Gül Göktepe

Gül Göktepe

ROL MODELLER NÜKLEER ENERJİDE KADIN SAYISINI ARTIRIYOR (1)

Uluslararası Atom Enerjisi Ajansı’na (IAEA) göre gençler meslek seçimi yaparken, toplumun bir bilim insanının neye benzediğine dair klişe bakış açılarından ve önyargılarından çok etkileniyor. Özellikle nükleer alanda rol modellerin, gençlerin tercihinde önemli rol oynadığına dikkat çekiliyor.

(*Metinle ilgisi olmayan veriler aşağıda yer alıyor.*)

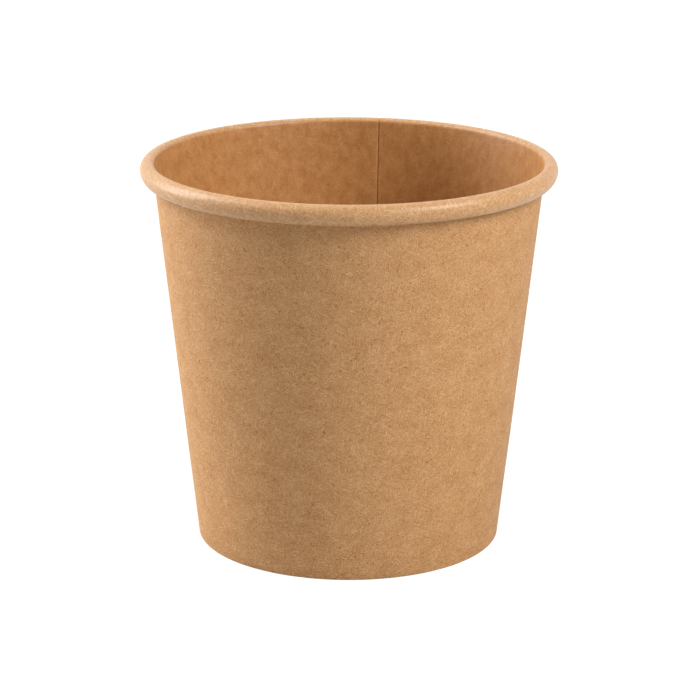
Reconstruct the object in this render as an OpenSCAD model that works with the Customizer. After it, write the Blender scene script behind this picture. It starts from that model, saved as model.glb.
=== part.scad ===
// A paper soup cup, in two pieces of kraft board.
// The sidewall is one sheet, wrapped to a cone and lapped on itself at the seam. Its top edge is rolled
// outwards to the rim, and its bottom edge is folded inwards and up to the hem. The bottom disc has a
// skirt turned down all round, which is held between the wall and the hem.
// The origin is at the middle of the base, in the plane that the cup stands on. +Z is up.

/* [Cup] */
// Diameter over the rolled rim
rim_d = 90; // [80:0.5:110]
// Height from the base to the top of the rim
cup_h = 84.4; // [50:0.2:140]
// Diameter of the wall's outside, carried down to the base
base_d = 66.4; // [54:0.2:76]

/* [Board] */
// Thickness of the sidewall's board
wall_t = 0.42; // [0.3:0.01:0.48]
// Thickness of the bottom disc's board
disc_t = 0.32; // [0.2:0.01:0.45]
// Thickness of the sealing film between two layers of board
seal_gap = 0.03; // [0.02:0.01:0.05]

/* [Rolled rim] */
// Height of the roll
roll_h = 4.3; // [3.8:0.1:5.5]
// Radius of the turn from the wall to the top of the rim
roll_in_r = 1.2; // [1:0.05:1.5]
// Radius of the turn from the top of the rim to its outside
roll_top_r = 1.9; // [1.8:0.05:2.4]
// Radius left inside the tucked edge, where the board is double
tuck_in_r = 0.06; // [0.04:0.01:0.12]
// Room between the tucked edge and the wall, where the board is double
tuck_gap = 0.05; // [0.03:0.01:0.2]
// Direction in which the tucked edge stops, past the bottom of the roll
tuck_end = 230; // [180:5:250]

/* [Bottom] */
// Depth of the recess under the disc
recess_h = 6.8; // [5:0.1:12]
// Radius of the turn from the disc to its skirt, on the upper face
disc_turn_r = 0.8; // [0.6:0.05:1.2]
// Room between the hem's edge and the turn of the disc
hem_gap = 0.4; // [0.2:0.1:1.5]

/* [Seam] */
// Direction of the edge that shows inside the cup, from +X towards +Y
seam_angle = 80.5; // [0:0.5:360]
// Width of the lap, at the rim
lap_w = 6.5; // [4:0.5:10]
// Width over which the outer layer climbs on the inner one, at the rim
climb_w = 1.2; // [0.6:0.1:2.5]

/* [Hidden] */
$fn = 144;

// Steps in which a turn of the rim, a fold of the foot and the climb at the seam are drawn.
turn_steps = 8;
fold_steps = 4;
climb_steps = 3;
kraft_outside = [0.77, 0.60, 0.42];
kraft_inside = [0.66, 0.45, 0.27];

rim_r = rim_d / 2;
base_r = base_d / 2;

// Angle that a width takes up on the rim.
function on_rim(width) = width / rim_r * 180 / PI;
lap_angle = on_rim(lap_w);
climb_step = on_rim(climb_w / climb_steps);
climb_end = seam_angle + climb_steps * climb_step;

// Angle and depth by which neighbouring stretches and glued layers of the sheet run into each other.
join_angle = 0.1;
join_depth = 0.02;

// Distance by which the cut edges of the outer layer stand back from those of the inner one.
edge_back = 0.15;

// The wall leans outwards so that its inner face runs into the first turn of the roll.
roll_in_c = [rim_r - roll_top_r, cup_h - roll_in_r];
roll_in_run = [roll_in_c.x - base_r, roll_in_c.y];
lean = acos((roll_in_r - wall_t) / norm(roll_in_run)) - atan2(roll_in_run.y, roll_in_run.x);

// Radius, at height z, of a line that runs beside the wall's inner face, and so far outside of it.
function beside_wall(z, out) = base_r + (out - wall_t) / cos(lean) + z * tan(lean);

// Centres and radii of the roll's turns: over the top, down the outside and into the tuck.
roll_top_c = [rim_r - roll_top_r, cup_h - roll_top_r];
tuck_r = 2 * wall_t + tuck_in_r;
tuck_z = cup_h - roll_h + tuck_r;
tuck_c = [beside_wall(tuck_z, 2 * wall_t + tuck_gap + tuck_r), tuck_z];
tuck_run = [rim_r - tuck_r - tuck_c.x, roll_top_c.y - tuck_c.y];
roll_out_r = tuck_r + (tuck_run.x * tuck_run.x + tuck_run.y * tuck_run.y) / (2 * tuck_run.x);
roll_out_c = [rim_r - roll_out_r, roll_top_c.y];
tuck_start = atan2(tuck_c.y - roll_out_c.y, tuck_c.x - roll_out_c.x);

// The foot: the board turns round the lower edge of the skirt, and the hem lies against the skirt.
foot_r = seal_gap;
foot_z = wall_t + foot_r;
hem_out = -(disc_t + 2 * seal_gap);
disc_turn_z = recess_h + disc_t - disc_turn_r;
hem_top = disc_turn_z - hem_gap;

// A turn of the board: points on its inner face, each with the direction in which the board lies.
// The side is 1 where the board lies outside the turn, and -1 where it lies inside.
function turn(centre, r, from, to, side, steps = turn_steps) = [
    for (i = [0 : steps])
        let (a = from + (to - from) * i / steps, n = [cos(a), sin(a)])
            [centre + r * n, side * n]
];

// The inner face of the board, from the hem's edge down, round the foot, up the wall and round the roll.
face = concat(
    [[[beside_wall(hem_top, hem_out), hem_top], [-cos(lean), sin(lean)]]],
    turn([beside_wall(foot_z, hem_out + foot_r), foot_z], foot_r, 180 - lean, 270, 1, fold_steps),
    turn([beside_wall(foot_z, -foot_r), foot_z], foot_r, 270, 360 - lean, 1, fold_steps),
    turn(roll_in_c, roll_in_r, 180 - lean, 90, -1),
    turn(roll_top_c, roll_top_r, 90, 0, -1),
    turn(roll_out_c, roll_out_r, 0, tuck_start, -1),
    turn(tuck_c, tuck_r, tuck_start, -tuck_end, -1)
);

// A point on the line from one point of the face towards the next, so far from its start.
function stand_back(start, next, back) = start + (next - start) * back / norm(next[0] - start[0]);

// A stretch of the wrapped board, from one direction round to another. It fills the space between two
// depths, counted from the sheet's inner face, and doesn't go below the base. Its cut edges stand back
// by as much of the full distance as the stretch lies on top of the inner layer.
module board(from, to, near, far) {
    last = len(face) - 1;
    back = edge_back * min(1, (far - wall_t) / wall_t);
    kept = concat(
        [stand_back(face[0], face[1], back)],
        [for (i = [1 : last - 1]) face[i]],
        [stand_back(face[last], face[last - 1], back)]
    );
    near_line = [for (p = kept) p[0] + near * p[1]];
    far_line = [for (i = [last : -1 : 0]) kept[i][0] + far * kept[i][1]];
    rotate_extrude(angle = to - from, start = from) intersection() {
        polygon(concat(near_line, far_line));
        square([rim_d, cup_h + roll_h]);
    }
}

// The sheet: round the cup in one layer, then up in small steps on to its own edge, which shows inside,
// and over it as the second layer of the lap.
module sidewall() {
    color(kraft_outside) union() {
        board(climb_end - join_angle, seam_angle + 360, 0, wall_t);
        for (i = [1 : climb_steps]) {
            from = climb_end - i * climb_step;
            moved = wall_t * (i - 0.5) / climb_steps;
            board(from - join_angle, from + climb_step, moved, moved + wall_t);
        }
        board(seam_angle - lap_angle, seam_angle + join_angle, wall_t - join_depth, 2 * wall_t);
    }
}

// The disc and its skirt, which leans as the wall does and stops short of the foot by the film.
module bottom_disc() {
    turn_c = [beside_wall(disc_turn_z, -(seal_gap + disc_turn_r)), disc_turn_z];
    upper = turn(turn_c, disc_turn_r, 90, -lean, 1);
    lower = turn(turn_c, disc_turn_r - disc_t, -lean, 90, 1);
    skirt_z = wall_t + seal_gap;
    color(kraft_inside) rotate_extrude() polygon(concat(
        [[0, recess_h], [0, recess_h + disc_t]],
        [for (p = upper) p[0]],
        [[beside_wall(skirt_z, -seal_gap), skirt_z], [beside_wall(skirt_z, -(seal_gap + disc_t)), skirt_z]],
        [for (p = lower) p[0]]
    ));
}

sidewall();
bottom_disc();
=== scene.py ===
import math

import bmesh
import bpy
from mathutils import Matrix, Vector


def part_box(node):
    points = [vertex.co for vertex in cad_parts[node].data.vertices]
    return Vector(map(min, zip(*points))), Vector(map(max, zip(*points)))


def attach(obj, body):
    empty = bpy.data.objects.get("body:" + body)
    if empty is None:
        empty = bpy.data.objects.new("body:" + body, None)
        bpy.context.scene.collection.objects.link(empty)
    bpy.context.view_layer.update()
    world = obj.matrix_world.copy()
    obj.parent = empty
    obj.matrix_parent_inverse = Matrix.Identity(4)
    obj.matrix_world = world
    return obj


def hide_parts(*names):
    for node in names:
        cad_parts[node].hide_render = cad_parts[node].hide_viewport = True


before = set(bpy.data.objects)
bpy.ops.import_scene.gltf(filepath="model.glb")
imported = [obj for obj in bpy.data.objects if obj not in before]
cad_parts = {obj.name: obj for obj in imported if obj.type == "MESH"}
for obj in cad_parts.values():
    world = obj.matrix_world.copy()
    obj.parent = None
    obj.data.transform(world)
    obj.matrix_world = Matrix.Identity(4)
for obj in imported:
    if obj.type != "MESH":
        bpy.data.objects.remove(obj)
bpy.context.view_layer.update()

wallLow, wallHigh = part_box("sidewall")
print("frame loaded")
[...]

Tarih boyunca devrim niteliğinde buluşlarıyla çok sayıda kadın insanlığın gelişimine katkı sağlayan sayısız başarıya imza atarken, bu başarıların çoğu gölgede kaldı. Bilim, teknoloji, mühendislik ve matematik alanlarında çalışan kadınlara yönelik asırlardır var olan ve Einstein’ın “atom çekirdeğini parçalamaktan daha zordur” dediği ön yargıların da bunda etkisi büyük oldu.  Yaşadıkları dönemin önüne geçmeyi başaran bilim kadınları ise halen günümüze ışık olmaya devam ediyorlar. Radyolojiden kanser tedavilerinde kullanılan radyoterapiye kadar çok sayıda alanın temelini oluşturan, iki Nobel ödüllü Polonya asıllı Kimyager ve Fizikçi Marie Curie, nükleer füzyon konusundaki buluşları ile tarihe geçmeyi başaran Avusturyalı Fizikçi Lise Meitner, nükleer endüstriye kazandırdığı teknolojilerle ‘elementlere hükmeden kadın’ diye tanımlanan Rus nükleer fizikçi Zinaida Yerşova nükleer alanda ‘ilham kaynağı’ olan önemli isimler arasında yer alıyor.

ROL MODELLERİN ROLÜ

Zorlu koşullara göğüs gererek, inandığı şeyden vazgeçmeyen cesur ve güçlü kadınların ‘yaşanabilir bir dünya için’ mücadeleleri bugün de devam ediyor. Ancak, hem ortaöğretim hem de yükseköğretimde kadın sayısındaki artışlara rağmen, halen “STEM” adı verilen bilim, teknoloji, mühendislik ve matematik alanlarında yeterince temsil edilmiyorlar.  Uluslararası Atom Enerjisi Ajansı’na (IAEA) göre gençler meslek seçimi yaparken, toplumun bir bilim insanının neye benzediğine dair klişe bakış açılarından ve önyargılarından çok etkileniyorlar. Özellikle nükleer alanda rol modellerin, gençlerin tercihinde önemli rol oynadığına dikkat çekiliyor. Türkiye’de de son yıllarda başarılı bilim kadınları, ilham veren hikâyeleri ve yürüttükleri projelerle pek çok gence ilham kaynağı oluyorlar. Radyolojiden çevreye, sağlıktan tarıma, güvenlikten iklim değişikliğine kadar farklı alanlarındaki örnek çalışmalarıyla nükleere yönelik mitlerin ve ön yargıların önüne geçmeyi de başarıyorlar.

ÖNEMLİ ROL MODELLER

Avrupa Nükleer Araştırma Merkezi CERN’de önemli çalışmalara imza atan, uzay radyasyonu ve uzay fiziği konularında uluslararası başarılara sahip, “Dünyanın bilime, bilimin kadınlara ihtiyacı var” mottosu ile verilen ‘Uluslararası UNESCO Yükselen Yetenek Ödülü’nü 2017 yılında alan Prof. Dr. Bilge Demirköz, önemli rol modellerden biri. Türkiye’nin ilk ‘Parçacık Radyasyonu Test Altyapısı Projesi’ şu anda onun liderliğinde sürdürülüyor.  Demirköz, bir yandan da gençleri bilim dünyasına teşvik edecek projelere katılırken, konferanslar verip, sergiler düzenliyor.

Demirköz,  kadınları bilime teşvik etmenin önemini; “Dünyanın yükleri ve problemleri artıyor. Bu problemleri çözmek için güce ihtiyacımız var. Bu gücün yüzde 50’sini kadınlar oluşturuyor. Küreselleşen dünyada ise kadının geride kaldığı toplumlar gelişemez. Bu nedenle hem problemleri hep birlikte çözmek hem de kadınların gelişimini desteklemek için kadınları bilime daha çok teşvik etmeliyiz” sözleriyle anlattı.